Indubitably, we yearn for a new saint to lead by example. But Solnit would remind us to be skeptical of the hero narrative. We cannot await one singular heroic saint, rather, we yearn for collective sanctification. What the world groans for is for each of us to discover the calling we have to live our lives in holy poverty, radical love for our neighbors, and in solidarity with the poor and vulnerable.
We look, in fact, for a Mary—a figure whose heroism has never relied on her singular achievements of her own personality, a figure whose elevation and exaltation has never redounded to her own particularity, but has always prophesied the glory offered to each and every human, a testament to the radical, abundant love that moves the stars, that enters her human womb, that is born to save not one or two men, but the entirety of human existence. Mary bears into the world a love whose generosity breaks the calculations of human society. Her vocation is not self-effacing, but ecclesial, dismantling all our miserly conceptions of the self.
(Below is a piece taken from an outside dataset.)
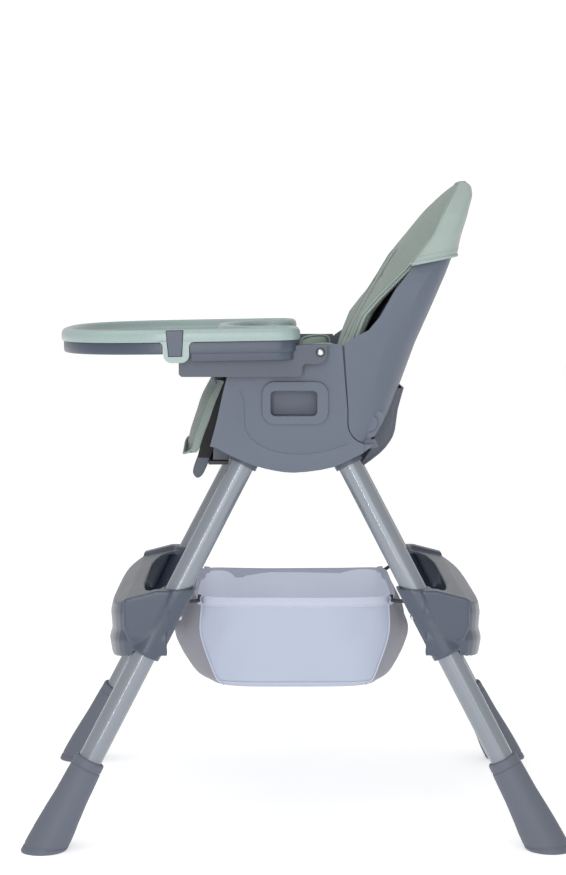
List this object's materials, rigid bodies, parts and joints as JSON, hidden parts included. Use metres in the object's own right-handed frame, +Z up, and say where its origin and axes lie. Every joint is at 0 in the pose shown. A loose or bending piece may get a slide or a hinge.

Mary’s cult is the antidote to mammon’s death cult. She is the woman whose graced response to the inbreaking of God in her life continually bears fruit in the generosity of community—in visitation, in public witness, and in Church.
If scarcity is the credo for worshippers of mammon, Mary’s Magnificat is the counter-constitution that frees the Marian society from manufactured fears of lack and proclaims a superabundant God whose creation is saturated in divine profligacy. The heart of the world is not war of all against all, might asserting its right, or survival of the fittest or the harshest, but a triune chorus of assent—an ever-giving love that sees all that is and has been made and sings to each member of it: “Yes.”